I would not recommend buying a 3 1/4 HP Router for free hand use to start out with, it will be heavy and bulky for that, but it is your choice.

Once you start using your Router you will find all kinds of things to do with it, and will enjoy using it if you buy the one that feels right in your hands.


Good luck and Happy Hunting. I know how you feel about hunting routers I did the same thing. But liked the Bosch.


----------



## Mike (Nov 22, 2004)

I have used many different brands and styles of routers. Perhaps the best thing I can say is my choice was the Bosch 1617 combo kit. I also have a second Bosch 1617 motor so I have my plunge base for all free hand routing and my fixed base is ready to use on my table. (This is the best use of the fixed base) I also own a PC 7518 3-1/2 HP which is set up to drop into my table if the need arises. So far my Bosch has been capable of anything I threw at it. My suggestion is that you buy one of the combo kits with the 2-1/4 HP motors and do not consider buying a bigger router until the need arises. As far as which brand; all the brand names you mentioned will perform well. Even the low cost less power Ryobi units will do a nice job. The new Hitachi 2-1/4 HP model is styled after the Bosch 1617 and many of our members are very happy with it's performance. All of these routers have a different feel in your hands, so the important thing is for you to put your hands on them and see which feels best to you. Remember to turn the unit upside down and try the adjustments since this is how it will be mounted on your table. In my opinion you are better off buying a unit with a regular on/off switch and using an aftermarket speed controller as needed. The aftermarket units are much larger and should last longer than the tiny controllers built into many routers. Mind you many members have had no problem using the built in controllers and this is just my take on the subject. Let us know what you decide.


----------



## Gilbear (Dec 13, 2005)

I totally agree on the combo base idea - best bang for the buck and you're ready for hand or table use - also agree that 2 1/4 hp will probably get you through almost any normal job but also wouldn't recommend going for less power than that - whatever brand you look at, look closely at the height adjustment - they will all operate a little differently - I went with the Porter Cable 890 series myself because I wanted to be able to adjust height through the table top and the travel on the fine height adjustment was greater, and I'm very pleased with it, but like all have said, most important is what's comfortable to YOU - and have fun looking! Power tools are the only thing I actually enjoy shopping for (oh yeah, and fishing gear!)


----------



## bobj3 (Jan 17, 2006)

Tools and Guys

I like it 
If you get some time at the Home Depot or other outlets stop right by the tools and whatch the old man pushing the kart right behide his wife and shes looking for wall paper and paint and he makes a hard right or left right into the tool dept. and she is still going down the road and his eyes are looking over are tools, he looks like Tim the Tool Man (tooooools ) and she comes back and takes the kart and she gone and he still looking ,what can I buy, ??? what can I buy ???, hahahahahaha..

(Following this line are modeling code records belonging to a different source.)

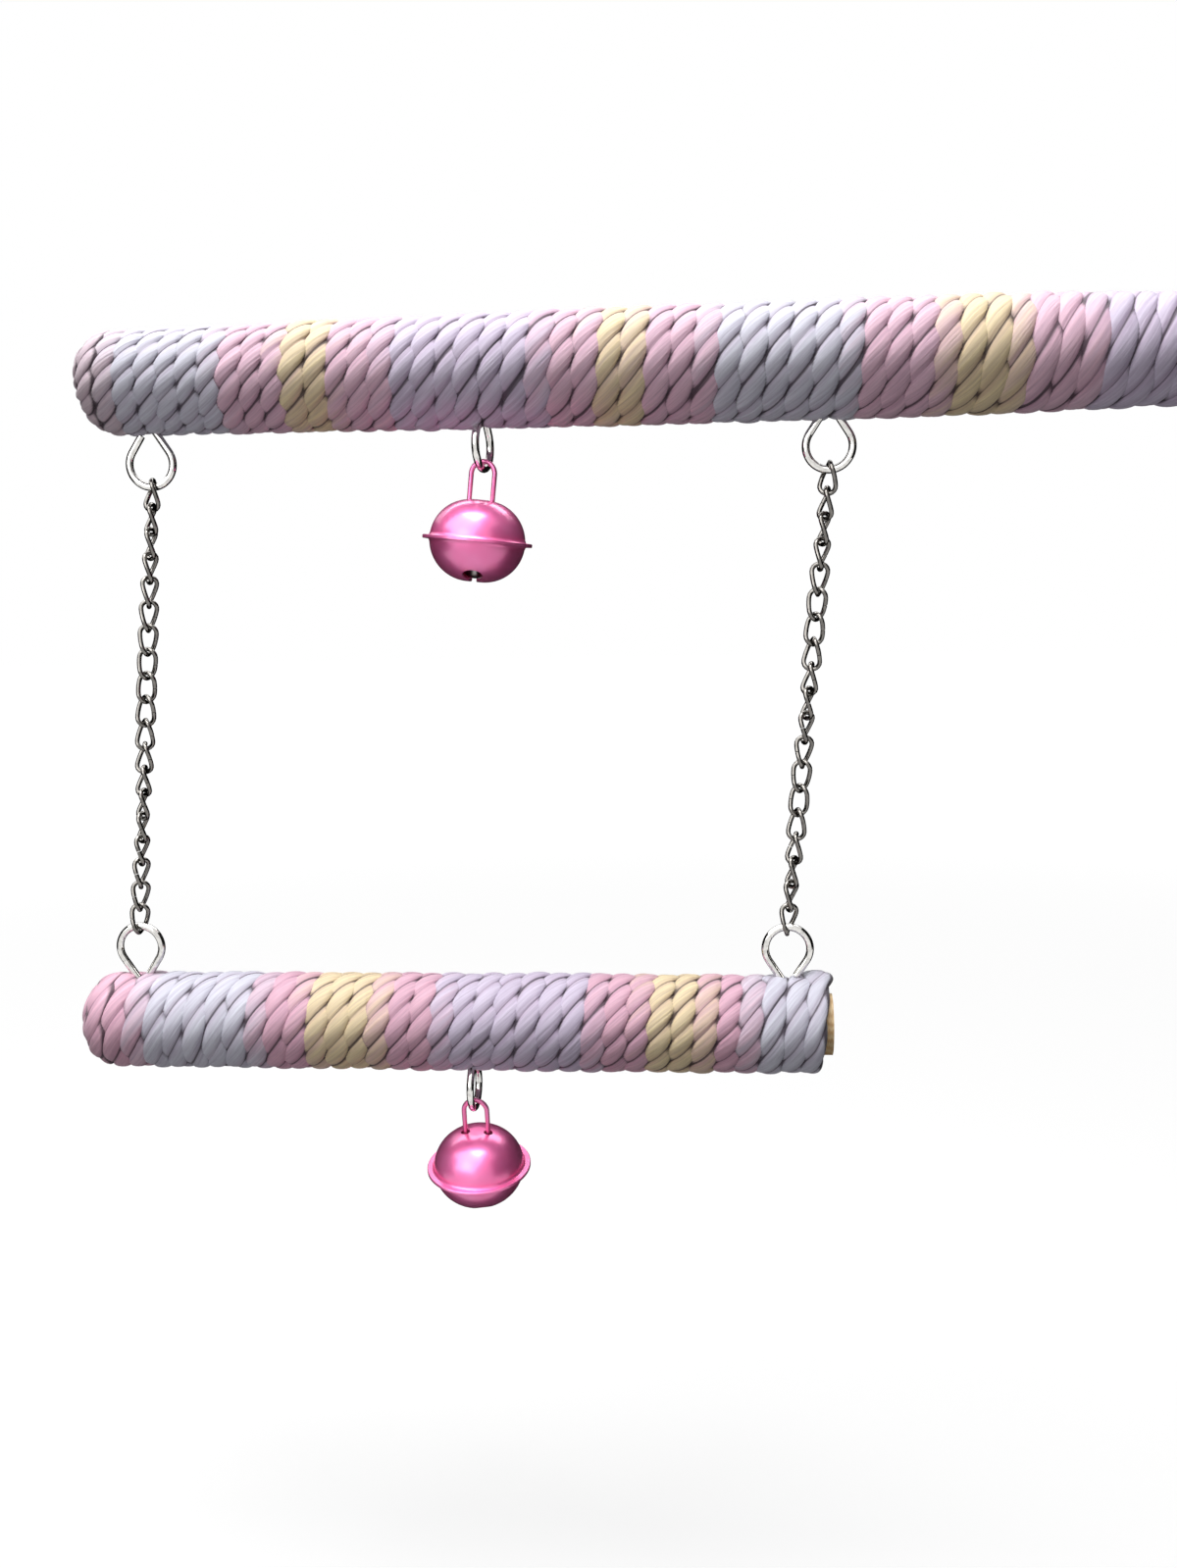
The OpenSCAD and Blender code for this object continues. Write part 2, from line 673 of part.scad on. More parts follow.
upper_dowel();
upper_rope_wrap();
hanger_bolt();
inner_washer();
outer_washer();
wing_nut();
left_upper_eye_screw();
right_upper_eye_screw();
upper_bell_eye_screw();
left_chain_top_link();
left_chain_links();
left_chain_bottom_link();
right_chain_top_link();
right_chain_links();
right_chain_bottom_link();
perch_dowel();
perch_rope_wrap();
left_perch_eye_screw();
right_perch_eye_screw();
lower_bell_eye_screw();
upper_bell_loop();
upper_bell_top_shell();
upper_bell_bottom_shell();
upper_bell_pellet();
lower_bell_loop();
lower_bell_top_shell();
lower_bell_bottom_shell();
lower_bell_pellet();
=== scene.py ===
"""The looks of the bird swing: two rods wound with twisted paper rope, their eye screws and
curb chains, two pink jingle bells and the cage clamp. Sizes of the pieces are written in
millimetres and made into metres where a piece is finished. The stage is written in metres."""

import math

import bmesh
import bpy
import numpy as np
from mathutils import Euler, Matrix, Vector


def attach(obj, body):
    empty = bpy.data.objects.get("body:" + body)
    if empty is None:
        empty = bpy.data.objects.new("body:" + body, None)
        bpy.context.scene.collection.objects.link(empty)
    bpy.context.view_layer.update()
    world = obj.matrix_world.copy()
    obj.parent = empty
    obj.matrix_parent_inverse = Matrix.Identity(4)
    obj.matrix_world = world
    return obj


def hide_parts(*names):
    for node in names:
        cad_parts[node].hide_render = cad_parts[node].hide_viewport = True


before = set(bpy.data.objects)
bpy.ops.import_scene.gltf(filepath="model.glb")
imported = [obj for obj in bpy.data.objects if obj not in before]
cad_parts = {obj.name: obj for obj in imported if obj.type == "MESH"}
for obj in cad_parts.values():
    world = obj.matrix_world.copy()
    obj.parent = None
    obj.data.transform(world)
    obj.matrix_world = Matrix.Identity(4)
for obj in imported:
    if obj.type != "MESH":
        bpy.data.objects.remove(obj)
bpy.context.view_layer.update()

MM = 0.001
FULL = 2 * math.pi


def turned(degrees, axis):
    return Matrix.Rotation(math.radians(degrees), 4, axis)


def moved(x, y, z):
    return Matrix.Translation((x, y, z))


# Rods and eyes, with the sizes of the solids. The origin is on the clamp face
UPPER_WOOD_R = 9.0
PERCH_WOOD_R = 8.0
LEFT_EYE_X = -289.4
EYE_SPACING = 174.3
RIGHT_EYE_X = LEFT_EYE_X + EYE_SPACING
UPPER_BELL_X = LEFT_EYE_X + EYE_SPACING / 2
EYE_R = 5.8
EYE_WIRE = 2.0
UPPER_EYE_DROP = 20.8
PERCH_EYE_RISE = 20.2
UPPER_BELL_EYE_DROP = 18.4
LOWER_BELL_EYE_DROP = 17.9
UPPER_BELL_EYE_TURN = 80
LOWER_BELL_EYE_TURN = 88
LOWER_BELL_SHIFT = 3.4

# Chains: the end links hang in the eyes with a little air
LINKS = 19
LINK_WIRE = 1.2
LINK_R = 2.1
LINK_SIDE = 3.58
LINK_LEN = LINK_SIDE + 2 * LINK_R
LINK_INSIDE = LINK_LEN / 2 - LINK_WIRE / 2
LINK_PITCH = 6.28
CHAIN_LEAN = 5.1
HANG_GAP = 0.25
HANG_SEAT = EYE_WIRE / 2 + HANG_GAP
CHAIN_SPAN = (LINKS - 1) * LINK_PITCH + 2 * (LINK_INSIDE - HANG_SEAT)

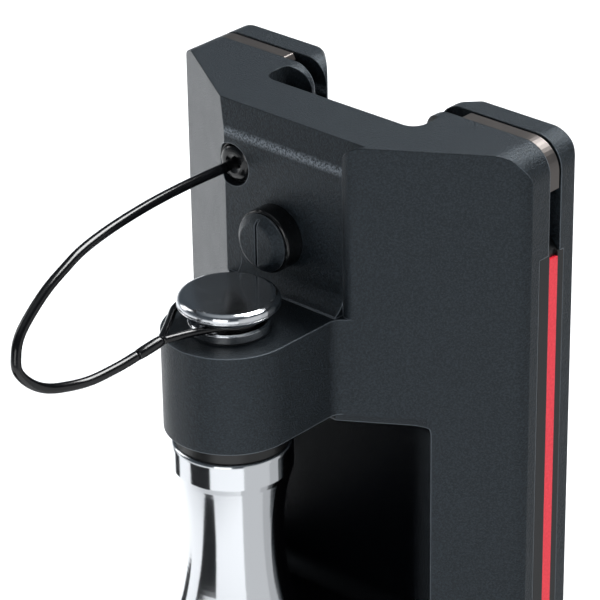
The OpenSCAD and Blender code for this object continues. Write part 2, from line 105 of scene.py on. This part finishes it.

The only way to buy a router is go in and play with them for a hour or two without the wife. hahahahaha...  get the card out and say I will take that one and that one and that one and this too...then get your own kart and your off to the check out.
And tell the Boss they are out of paint but I did find a item or too that I need in the shop.

Bj :0


----------



## reible (Sep 10, 2004)

Hi,

This is where I come in and offer what I did to pick a router...
http://www.routerforums.com/showthread.php?t=1038

I also should point out that there are a lot of people who have ask this question and by using the search link you can find a lot to read... try things like "hitachi" "porter cable" ... and see maybe a few nights reading.

Once you have your first router you learn what things you like and which drive you nuts... or you decide it is easier to change routers then bits.... and if you are like a lot of us you have a pile of routers... 

Remember the router can be the cheapest part of the getting started. You pay say $180 for the router but then you start buying bits... now I already have a large collection of bits and I tend towards good quality but not the most expensive bits on the market. I spent $242.94 on bits last year (that is not with tax or shipping costs).

Anyway happy reading and deciding... what ever router you get you are welcome here for more tips and tricks and help.

Ed


----------



## bradleyjere (May 1, 2006)

Wow! I was not expecting the massive outpouring of advice! All who have replied, thank you. I can see some common threads running through the above advice and I think I have a much better idea of what to look for now. I am leaning towards getting one of the 2.25 combo kits since that will give me the most options. Since I am not experienced yet and don't know all the ways I wil be using the router, so this seems to be the most logical choice. I went to the store today and looked at the Dewalt DW618PK, Porter Cable 895PK, and the Bosch 1617EVSPK. One thing I noticed with the Dewalt was that switching the base to the plunge was difficult. The dust collection baffle kept on getting in the way of the motor. If anyone have experience with that setup let me know if that is an issue for them. I also purchased a 2006 Tool Guide book that has a rundown of these routers and rates them. If I was going by that guide I would be looking at the Bosch or the Dewalt for overall all around performance and handling. I feel that the major features I am looking for (since they are all so close in performance) are dust collection system and easy bit changes. I like the fact that the Dewalt has the dust collection through a plunge rod because I think that it will help keep the field of view unobstructed durring operation. But I like the Bosch because it seems to be more comfortable and less money.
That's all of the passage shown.